(SET EXERCISE) Extract the complete listing and repeat it word for word.

____________________

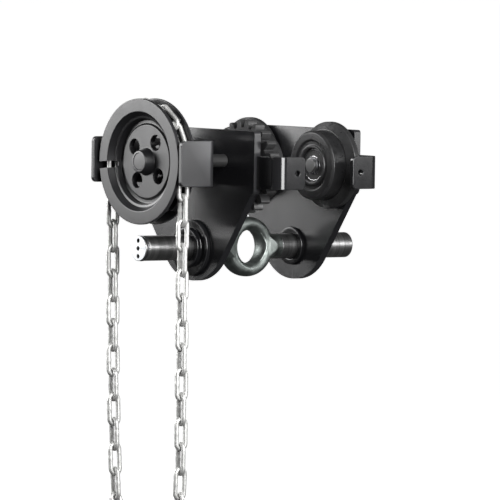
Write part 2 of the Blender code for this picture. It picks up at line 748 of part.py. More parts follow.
def guide_screw(name, end):
    """A hexagon screw through the guide and its spacer into the side plate."""
    seat = GUIDE_BACK - GUIDE_THICKNESS - GAP
    centre = (end * SPACER_X, 0, SPACER_Z)
    head = extrude(circle((0, 0), SCREW_HEAD_RADIUS, 6), seat - 4 * MM, seat)
    screw = place(name, head, BRIGHT_STEEL, centre)
    tip = -PLATE_INNER - GAP
    shank = extrude(circle((0, 0), SCREW_RADIUS, 12), seat - 1 * MM, tip)
    boolean(screw, place(f"{name}_shank", shank, BRIGHT_STEEL, centre), "UNION")


def smooth_route(points, step):
    """Points about a step apart on a Catmull-Rom curve through the given ones."""
    ends = [points[0] * 2 - points[1], *points, points[-1] * 2 - points[-2]]
    curve = [points[0]]
    for before, start, end, after in zip(ends, ends[1:], ends[2:], ends[3:]):
        count = max(1, round((end - start).length / step))
        for index in range(1, count + 1):
            t = index / count
            curve.append(
                0.5
                * (
                    2 * start
                    + (end - before) * t
                    + (2 * before - 5 * start + 4 * end - after) * t**2
                    + (3 * start - before - 3 * end + after) * t**3
                )
            )
    return curve


def chain_tube(name, points):
    """The space that the chain's links fill along a route."""
    curve = bpy.data.curves.new(name, "CURVE")
    curve.dimensions = "3D"
    curve.bevel_depth = CHAIN_RADIUS
    curve.bevel_resolution = 2
    curve.use_fill_caps = True
    spline = curve.splines.new("POLY")
    spline.points.add(len(points) - 1)
    for target, point in zip(spline.points, points):
        target.co = (*point, 1)
    curve.materials.append(material(f"{name}_zinc", *ZINC[1:]))
    obj = bpy.data.objects.new(name, curve)
    obj.location = (0, HANDWHEEL_FRONT + CHAIN_DEPTH, SHAFT_Z)
    bpy.context.scene.collection.objects.link(obj)


def hand_chain():
    """The endless chain, over the hand wheel and hanging down in one loop."""
    over = []
    for x, z in arc((0, 0), CHAIN_CIRCLE, 0, 180, 14):
        over.append(Vector((x, 0, z)))
    chain_tube("chain_on_wheel", over)
    loop = [Vector((x * MM, 0, z * MM)) for x, z in CHAIN_ROUTE]
    for end in (loop[0], loop[-1]):
        end.z = -CHAIN_JOINT
    chain_tube("chain_loop", smooth_route(loop, CHAIN_STEP))


def near_frame():
    side_plate("near_side_plate", NEAR, None)
    bar_bush("near_bar_bush", NEAR, None)
    for label, end in ENDS.items():
        axle(f"near_axle_{label}", NEAR, end, None)
        wheel_circlip(f"near_circlip_{label}", NEAR, end, None)
        bracket(f"near_bracket_{label}", NEAR, end, None)
        guide_spacer(f"guide_spacer_{label}", end)
        guide_screw(f"guide_screw_{label}", end)
    shaft_housing()
    shaft_bush("shaft_bush_front", HOUSING_FRONT + GAP, HOUSING_FRONT + 15 * MM)
    shaft_bush("shaft_bush_rear", -PLATE_INNER - 15 * MM, -PLATE_INNER - GAP)
    chain_guide()
    hand_chain()


def hand_drive():
    parent = axis_empty("handwheel_axis", (0, 0, SHAFT_Z))
    handwheel(parent)
    key_block("handwheel_key", 0, parent)
    drive_shaft(parent)
    drive_pinion(parent)


def bar_and_stop():
    parent = axis_empty("bar_axis", (0, 0, BAR_Z))
    load_bar(parent)
    stop_ring(parent)


def far_frame():
    parent = axis_empty("far_frame_slide", (0, PLATE_INNER, 0))
    side_plate("far_side_plate", FAR, parent)
    bar_bush("far_bar_bush", FAR, parent)
    for label, end in ENDS.items():
        axle(f"far_axle_{label}", FAR, end, parent)
        wheel_circlip(f"far_circlip_{label}", FAR, end, parent)
        bracket(f"far_bracket_{label}", FAR, end, parent)


def wheels():
    for row, side in SIDES.items():
        for label, end in ENDS.items():
            parent = axis_empty(f"{row}_wheel_axis_{label}", (end * WHEEL_X, 0, WHEEL_Z))
            wheel(f"{row}_wheel_{label}", side, end, parent)
            bearing(f"{row}_bearing_{label}", side, end, parent)


clear_scene()
near_frame()
hand_drive()
bar_and_stop()
far_frame()
wheels()
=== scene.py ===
"""The looks of the geared beam trolley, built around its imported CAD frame.

X runs along the beam, Y across it from the hand wheel's side, and Z up. Lengths are in
metres, and the shapes' own sizes are given in millimetres times MM.
"""

import json
import math

import bmesh
import bpy
from mathutils import Matrix, Vector


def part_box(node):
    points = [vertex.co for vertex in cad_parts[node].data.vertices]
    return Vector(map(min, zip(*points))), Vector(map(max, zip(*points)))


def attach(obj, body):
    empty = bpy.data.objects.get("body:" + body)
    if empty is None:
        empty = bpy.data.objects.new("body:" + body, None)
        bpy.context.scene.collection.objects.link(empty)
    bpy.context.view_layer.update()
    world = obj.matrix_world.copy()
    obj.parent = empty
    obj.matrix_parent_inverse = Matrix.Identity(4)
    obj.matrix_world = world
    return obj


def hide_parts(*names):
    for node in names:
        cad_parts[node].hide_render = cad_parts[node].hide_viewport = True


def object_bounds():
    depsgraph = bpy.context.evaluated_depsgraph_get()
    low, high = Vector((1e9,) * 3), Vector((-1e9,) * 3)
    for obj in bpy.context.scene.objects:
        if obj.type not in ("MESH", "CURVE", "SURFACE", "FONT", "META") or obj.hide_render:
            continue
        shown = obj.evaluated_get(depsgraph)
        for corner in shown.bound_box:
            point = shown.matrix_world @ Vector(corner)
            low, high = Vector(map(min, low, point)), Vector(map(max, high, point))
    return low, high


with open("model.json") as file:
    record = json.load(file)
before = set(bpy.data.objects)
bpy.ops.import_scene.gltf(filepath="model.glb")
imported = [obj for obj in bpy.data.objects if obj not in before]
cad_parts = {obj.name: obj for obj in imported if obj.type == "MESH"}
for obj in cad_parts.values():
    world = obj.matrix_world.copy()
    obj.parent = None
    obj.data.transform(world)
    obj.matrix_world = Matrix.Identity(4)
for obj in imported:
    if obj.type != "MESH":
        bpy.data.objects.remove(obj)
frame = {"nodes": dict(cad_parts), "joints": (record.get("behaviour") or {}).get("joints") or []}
CAD_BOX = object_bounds()

MM = 0.001
GAP = 0.3 * MM  # between pieces that touch on the real trolley
JOINTS = {joint["name"]: joint for joint in frame["joints"]}
SIDES = {"near": -1, "far": 1}
ENDS = {"left": -1, "right": 1}


def axis_of(joint):
    """Where a joint's axis along Y crosses the XZ plane."""
    x, _, z = JOINTS[joint]["pos_m"]
    return x, z


def span_of(node):
    """How far a node's nearest and furthest ends stand from the middle plane, along Y."""
    return sorted(abs(corner.y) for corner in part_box(node))


def sided(row, profile):
    """A turned profile drawn for the far side, moved to the row's own side."""
    return [(radius, SIDES[row] * y) for radius, y in profile]


SHAFT = axis_of("handwheel_spin")
BAR = axis_of("bar_turn")


# ---------------------------------------------------------------- camera

CAMERA_AZIMUTH = math.radians(50.775)
CAMERA_ELEVATION = math.radians(2.314)
CAMERA_ROLL = math.radians(-0.842)
CAMERA_DISTANCE = 18.95
CAMERA_LENS = 1349.4  # mm, on a sensor of 36 mm
AIM_RIGHT = 3.44 * MM  # from the origin to the middle of the view
AIM_DOWN = 52.6 * MM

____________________

(TASK SOLUTION)
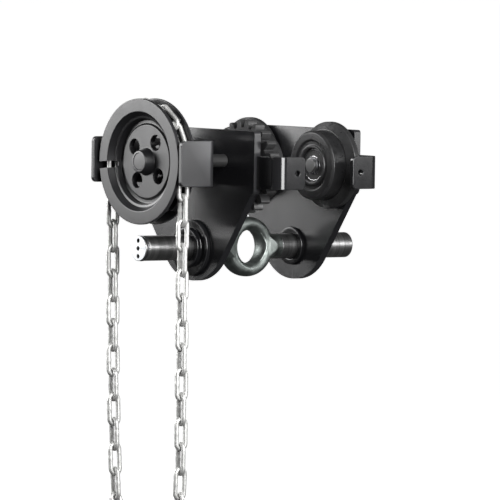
Write part 2 of the Blender code for this picture. It picks up at line 748 of part.py. More parts follow.
def guide_screw(name, end):
    """A hexagon screw through the guide and its spacer into the side plate."""
    seat = GUIDE_BACK - GUIDE_THICKNESS - GAP
    centre = (end * SPACER_X, 0, SPACER_Z)
    head = extrude(circle((0, 0), SCREW_HEAD_RADIUS, 6), seat - 4 * MM, seat)
    screw = place(name, head, BRIGHT_STEEL, centre)
    tip = -PLATE_INNER - GAP
    shank = extrude(circle((0, 0), SCREW_RADIUS, 12), seat - 1 * MM, tip)
    boolean(screw, place(f"{name}_shank", shank, BRIGHT_STEEL, centre), "UNION")


def smooth_route(points, step):
    """Points about a step apart on a Catmull-Rom curve through the given ones."""
    ends = [points[0] * 2 - points[1], *points, points[-1] * 2 - points[-2]]
    curve = [points[0]]
    for before, start, end, after in zip(ends, ends[1:], ends[2:], ends[3:]):
        count = max(1, round((end - start).length / step))
        for index in range(1, count + 1):
            t = index / count
            curve.append(
                0.5
                * (
                    2 * start
                    + (end - before) * t
                    + (2 * before - 5 * start + 4 * end - after) * t**2
                    + (3 * start - before - 3 * end + after) * t**3
                )
            )
    return curve


def chain_tube(name, points):
    """The space that the chain's links fill along a route."""
    curve = bpy.data.curves.new(name, "CURVE")
    curve.dimensions = "3D"
    curve.bevel_depth = CHAIN_RADIUS
    curve.bevel_resolution = 2
    curve.use_fill_caps = True
    spline = curve.splines.new("POLY")
    spline.points.add(len(points) - 1)
    for target, point in zip(spline.points, points):
        target.co = (*point, 1)
    curve.materials.append(material(f"{name}_zinc", *ZINC[1:]))
    obj = bpy.data.objects.new(name, curve)
    obj.location = (0, HANDWHEEL_FRONT + CHAIN_DEPTH, SHAFT_Z)
    bpy.context.scene.collection.objects.link(obj)


def hand_chain():
    """The endless chain, over the hand wheel and hanging down in one loop."""
    over = []
    for x, z in arc((0, 0), CHAIN_CIRCLE, 0, 180, 14):
        over.append(Vector((x, 0, z)))
    chain_tube("chain_on_wheel", over)
    loop = [Vector((x * MM, 0, z * MM)) for x, z in CHAIN_ROUTE]
    for end in (loop[0], loop[-1]):
        end.z = -CHAIN_JOINT
    chain_tube("chain_loop", smooth_route(loop, CHAIN_STEP))


def near_frame():
    side_plate("near_side_plate", NEAR, None)
    bar_bush("near_bar_bush", NEAR, None)
    for label, end in ENDS.items():
        axle(f"near_axle_{label}", NEAR, end, None)
        wheel_circlip(f"near_circlip_{label}", NEAR, end, None)
        bracket(f"near_bracket_{label}", NEAR, end, None)
        guide_spacer(f"guide_spacer_{label}", end)
        guide_screw(f"guide_screw_{label}", end)
    shaft_housing()
    shaft_bush("shaft_bush_front", HOUSING_FRONT + GAP, HOUSING_FRONT + 15 * MM)
    shaft_bush("shaft_bush_rear", -PLATE_INNER - 15 * MM, -PLATE_INNER - GAP)
    chain_guide()
    hand_chain()


def hand_drive():
    parent = axis_empty("handwheel_axis", (0, 0, SHAFT_Z))
    handwheel(parent)
    key_block("handwheel_key", 0, parent)
    drive_shaft(parent)
    drive_pinion(parent)


def bar_and_stop():
    parent = axis_empty("bar_axis", (0, 0, BAR_Z))
    load_bar(parent)
    stop_ring(parent)


def far_frame():
    parent = axis_empty("far_frame_slide", (0, PLATE_INNER, 0))
    side_plate("far_side_plate", FAR, parent)
    bar_bush("far_bar_bush", FAR, parent)
    for label, end in ENDS.items():
        axle(f"far_axle_{label}", FAR, end, parent)
        wheel_circlip(f"far_circlip_{label}", FAR, end, parent)
        bracket(f"far_bracket_{label}", FAR, end, parent)


def wheels():
    for row, side in SIDES.items():
        for label, end in ENDS.items():
            parent = axis_empty(f"{row}_wheel_axis_{label}", (end * WHEEL_X, 0, WHEEL_Z))
            wheel(f"{row}_wheel_{label}", side, end, parent)
            bearing(f"{row}_bearing_{label}", side, end, parent)


clear_scene()
near_frame()
hand_drive()
bar_and_stop()
far_frame()
wheels()
=== scene.py ===
"""The looks of the geared beam trolley, built around its imported CAD frame.

X runs along the beam, Y across it from the hand wheel's side, and Z up. Lengths are in
metres, and the shapes' own sizes are given in millimetres times MM.
"""

import json
import math

import bmesh
import bpy
from mathutils import Matrix, Vector


def part_box(node):
    points = [vertex.co for vertex in cad_parts[node].data.vertices]
    return Vector(map(min, zip(*points))), Vector(map(max, zip(*points)))


def attach(obj, body):
    empty = bpy.data.objects.get("body:" + body)
    if empty is None:
        empty = bpy.data.objects.new("body:" + body, None)
        bpy.context.scene.collection.objects.link(empty)
    bpy.context.view_layer.update()
    world = obj.matrix_world.copy()
    obj.parent = empty
    obj.matrix_parent_inverse = Matrix.Identity(4)
    obj.matrix_world = world
    return obj


def hide_parts(*names):
    for node in names:
        cad_parts[node].hide_render = cad_parts[node].hide_viewport = True


def object_bounds():
    depsgraph = bpy.context.evaluated_depsgraph_get()
    low, high = Vector((1e9,) * 3), Vector((-1e9,) * 3)
    for obj in bpy.context.scene.objects:
        if obj.type not in ("MESH", "CURVE", "SURFACE", "FONT", "META") or obj.hide_render:
            continue
        shown = obj.evaluated_get(depsgraph)
        for corner in shown.bound_box:
            point = shown.matrix_world @ Vector(corner)
            low, high = Vector(map(min, low, point)), Vector(map(max, high, point))
    return low, high


with open("model.json") as file:
    record = json.load(file)
before = set(bpy.data.objects)
bpy.ops.import_scene.gltf(filepath="model.glb")
imported = [obj for obj in bpy.data.objects if obj not in before]
cad_parts = {obj.name: obj for obj in imported if obj.type == "MESH"}
for obj in cad_parts.values():
    world = obj.matrix_world.copy()
    obj.parent = None
    obj.data.transform(world)
    obj.matrix_world = Matrix.Identity(4)
for obj in imported:
    if obj.type != "MESH":
        bpy.data.objects.remove(obj)
frame = {"nodes": dict(cad_parts), "joints": (record.get("behaviour") or {}).get("joints") or []}
CAD_BOX = object_bounds()

MM = 0.001
GAP = 0.3 * MM  # between pieces that touch on the real trolley
JOINTS = {joint["name"]: joint for joint in frame["joints"]}
SIDES = {"near": -1, "far": 1}
ENDS = {"left": -1, "right": 1}


def axis_of(joint):
    """Where a joint's axis along Y crosses the XZ plane."""
    x, _, z = JOINTS[joint]["pos_m"]
    return x, z


def span_of(node):
    """How far a node's nearest and furthest ends stand from the middle plane, along Y."""
    return sorted(abs(corner.y) for corner in part_box(node))


def sided(row, profile):
    """A turned profile drawn for the far side, moved to the row's own side."""
    return [(radius, SIDES[row] * y) for radius, y in profile]


SHAFT = axis_of("handwheel_spin")
BAR = axis_of("bar_turn")


# ---------------------------------------------------------------- camera

CAMERA_AZIMUTH = math.radians(50.775)
CAMERA_ELEVATION = math.radians(2.314)
CAMERA_ROLL = math.radians(-0.842)
CAMERA_DISTANCE = 18.95
CAMERA_LENS = 1349.4  # mm, on a sensor of 36 mm
AIM_RIGHT = 3.44 * MM  # from the origin to the middle of the view
AIM_DOWN = 52.6 * MM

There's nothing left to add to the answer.